This point was considered in the case of Campbell v. Kennedy, 25th November 1864, 3 Macph. 121; and the observations of the judges upon the case of Cleghorn v. Taylor, 27th February 1866, are extremely important. See also the various authorities quoted in Campbell's case, and in Addison on Wrongs, p. 346.
While, however, in order to subject the defenders in damages, fault or negligence of some kind must be proved, such fault or negligence may in certain circumstances be very easily inferred. In particular, if it be shown that an injury by flooding has been sustained by a lower heritor, by reason of some structure erected, or operation performed on a stream by an upper heritor, there will be almost a presumption of fault against such upper heritor; and, at all events, the onus will lie upon him to show that the loss was occasioned by a damnum fatale. Proof of care in the construction or management of the works will not be sufficient to relieve the upper proprietor from responsibility. See this principle applied in the case of Kerr v. Earl of Orkney, 17th December 1857, 20 D. 298.
The circumstances of the present case are very special, both in regard to the position and structure of the grating which caused the overflow, and in regard to the manner in which the grating and the channel of the Denburn above it was attended to and kept clear. The Lord Ordinary will very shortly notice the various points upon which the pursuers relied as establishing liability against the defenders.
(1.) First, the pursuers maintained that the grating, the obstruction of which caused the overflow, was on the property of the defenders, and that this, per se, was sufficient to make the defenders in every way responsible therefor in reference to its structure, its maintenance, and its management.
The whole of the grating, excepting about a foot on the left hand looking down the stream, is upon the property of the defenders.

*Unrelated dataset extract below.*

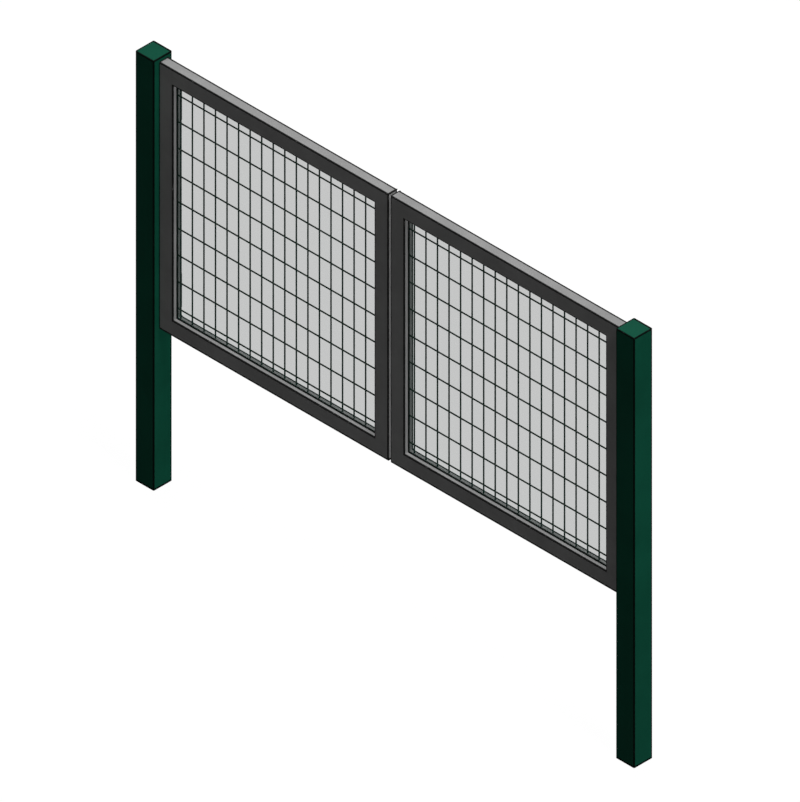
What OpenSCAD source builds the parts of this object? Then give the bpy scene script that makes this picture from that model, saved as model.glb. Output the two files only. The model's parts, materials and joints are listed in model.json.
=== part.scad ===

The mouth of the tunnel or culvert is also, with the exception of about a foot, on the defenders' property, but the tunnel then immediately enters the property of the Caledonian Railway, which is marked pink on the plan, and for a long way down the Denburn flows in the tunnel under the property of the railway company. It is apparent that the tunnel has been made, not for the use and benefit of the defenders, the town of Aberdeen, but for the use and benefit of the railway company, whose line and other works are constructed above the tunnel or culvert, and who at that place occupy the whole solum of the Denburn.
Now, the eye or mouth of the tunnel or culvert, and the grating, which is a pertinent or accessory thereof, can hardly be separated in this question from the tunnel or culvert itself: and, although the strict boundary line cuts the grating and mouth of the tunnel obliquely, so as to leave an angle upon the property of the town, the Lord Ordinary has great difficulty in treating the town as an upper heritor, with the tunnel and its gratin on their ground.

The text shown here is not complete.